The sheep caught up in the thorn bush and
unable to get out is a metaphor for man in general. He cannot get out of the
thicket and find his way back to God. The shepherd who rescues him and takes
him home is the Logos himself, the eternal Word, the eternal Meaning of the
universe dwelling in the Son. He it is who makes his way to us and takes the
sheep onto his shoulders, that is, he assumes human nature, and as the God-Man
he carries man the creature home to God.
And so the reditus becomes possible. Man
is given a homecoming. But now sacrifice takes the form of the Cross of Christ,
of the love that in dying makes a gift of itself. Such sacrifice has nothing to
do with destruction. It is an act of new creation, the restoration of creation
to its true identity. All worship is now a participation in this Pasch of
Christ , in his passing over from divine to human, from death to life, to the
unity of God and man.
Joseph Ratzinger, Spirit of the Liturgy, 33-34
Reflection – OK, time for some vintage Benedict-blogging –
the good old German Shepherd still has some ‘woofs’ to share with us. Don’t be
thrown off by the Latin word reditus here – it simply means return. Medieval
theology, influenced by neo-Platonism saw all the drama of creation and
redemption as an exitus-reditus movement,
a going forth and a returning to God.
But as that
part of creation called ‘man’ went forth, it got caught up on a thorn bush and
couldn’t get back to the sheepfold which is the superabundant merciful heart of
God.
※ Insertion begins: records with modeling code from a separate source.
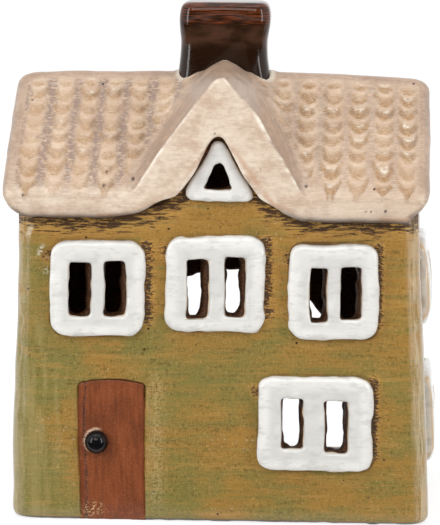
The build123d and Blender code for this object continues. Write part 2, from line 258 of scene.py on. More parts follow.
class Paint:
    """The nodes of one material or of the world, added by short calls.

    Where a number can stand, a word in quotes is the number of that name kept on the piece's points, and
    a group of a number and two limits is the number eased from the first limit to the second.
    """

    def __init__(self, name, holders=bpy.data.materials, coordinates="Object"):
        self.holder = holders.new(name)
        self.holder.use_nodes = True
        self.tree = self.holder.node_tree
        self.place = self.node("ShaderNodeTexCoord").outputs[coordinates]
        self.colour = (0, 0, 0)

    def node(self, kind, inputs=None, **settings):
        """Adds a node, sets it and fills or links its inputs."""
        made = self.tree.nodes.new(kind)
        for key, value in settings.items():
            setattr(made, key, value)
        for socket, value in (inputs or {}).items():
            self.fill(made.inputs[socket], value)
        return made

    def fill(self, socket, value):
        """Links a socket to another, to a stored number or to an eased one, or gives it a value."""
        if isinstance(value, str):
            value = self.node("ShaderNodeAttribute", attribute_name=value).outputs["Fac"]
        elif isinstance(value, tuple) and isinstance(value[0], (str, bpy.types.NodeSocket)):
            value = self.ease(*value)
        if isinstance(value, bpy.types.NodeSocket):
            self.tree.links.new(value, socket)
        elif socket.type == "RGBA" and len(value) == 3:
            socket.default_value = (*value, 1)
        else:
            socket.default_value = value

    def spread(self, size, stretch, shift):
        """Places counted in lumps of a size in millimetres, times the stretch."""
        scale = [1 / (size * MM * share) for share in stretch]
        return self.node(
            "ShaderNodeMapping", {"Vector": self.place, "Location": (shift,) * 3, "Scale": scale}).outputs[0]

    def noise(self, size, stretch=(1, 1, 1), detail=3, roughness=0.5, shift=0):
        """Noise from 0 to 1, whose lumps are about that size times the stretch."""
        place = self.spread(size, stretch, shift)
        return self.node("ShaderNodeTexNoise", {
            "Vector": place, "Scale": 1.0, "Detail": detail, "Roughness": roughness,
        }).outputs["Fac"]

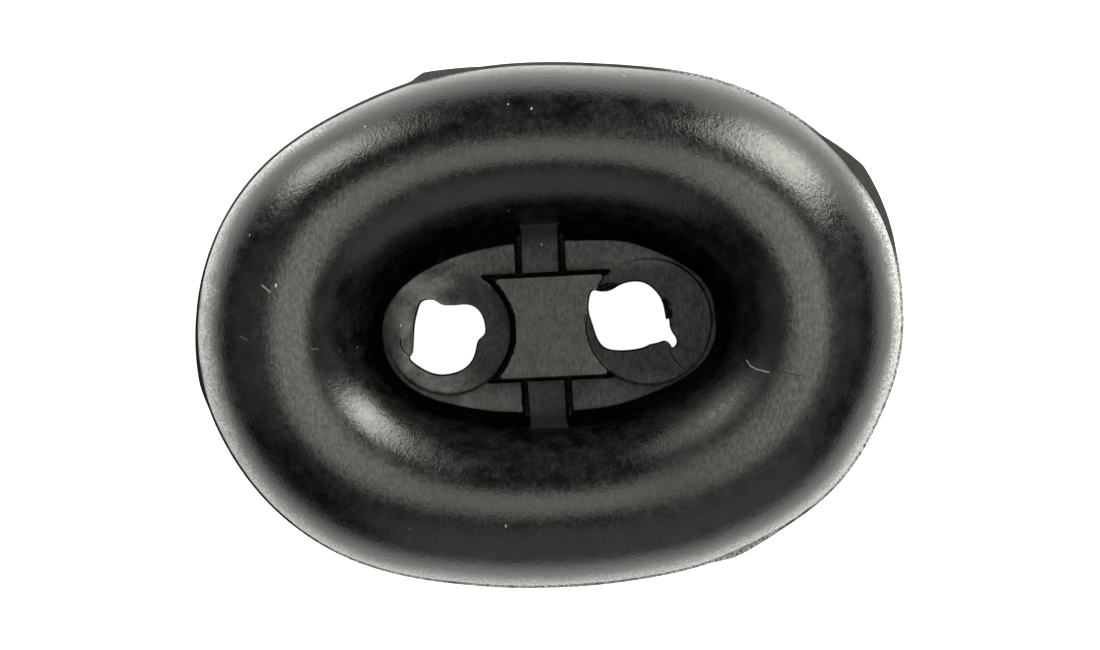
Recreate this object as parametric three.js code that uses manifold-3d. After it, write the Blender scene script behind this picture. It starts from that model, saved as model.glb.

And hence, Jesus, and the Cross, and redemption. Now all of this is being
written by Ratzinger in the context of liturgy and worship. Specifically, he is
talking here about the notion of sacrifice, and how the very act of making
sacrifice to God is a symbolic realization of the reditus movement of creation. God gives us produce of the earth,
and we return it to Him by offering it in sacrifice, a sacrifice that entails
the destruction of the lamb, or calf, or sheaf of wheat, or libation of wine.
Of course
in our fallen folly, sacrifice was corrupted, and we come to think that God is
a blood-thirsty tyrant demanding the death of his creatures, or somehow in need
of our gifts. ‘Do you think I drink the blood of goats?’ God asks incredulously
in one of the psalms. Sadly, in our days of religious ignorance and profound
confusion, this is still the image many have of the Christian God – an angry
God demanding blood for punishment for sin, an abusive father-god taking out
his rage against rebellious humanity on his son, a grim distorted parody of the
Christian story.
And so the
sacrifice of Jesus, properly understood, clarifies precisely what these
mysteries are all about. It’s all about the love of God reaching down, in Jesus
the Son, to the suffering one, the lost one, the dying one, the dead
one—humanity, that is—to be with us where we are and to bring us along from
there to where He is, which is heaven. It is all about going home, in other words.
This is the
whole form and content of Christian worship, of Christian faith, and of
Christian life. Lex orendi, lex credendi,
we say—the law of prayer is the law of faith. I would add to that one more
‘lex’ – lex vivendi. The law of
prayer and faith is the law of life. In other words, it is all about mercy,
mercy, mercy. The Eucharist is about mercy. The Cross is about mercy. The Trinity
is about mercy (or rather, mercy is the form of love coming forth from the
Trinity towards creation). And so you and I are to be about mercy, today.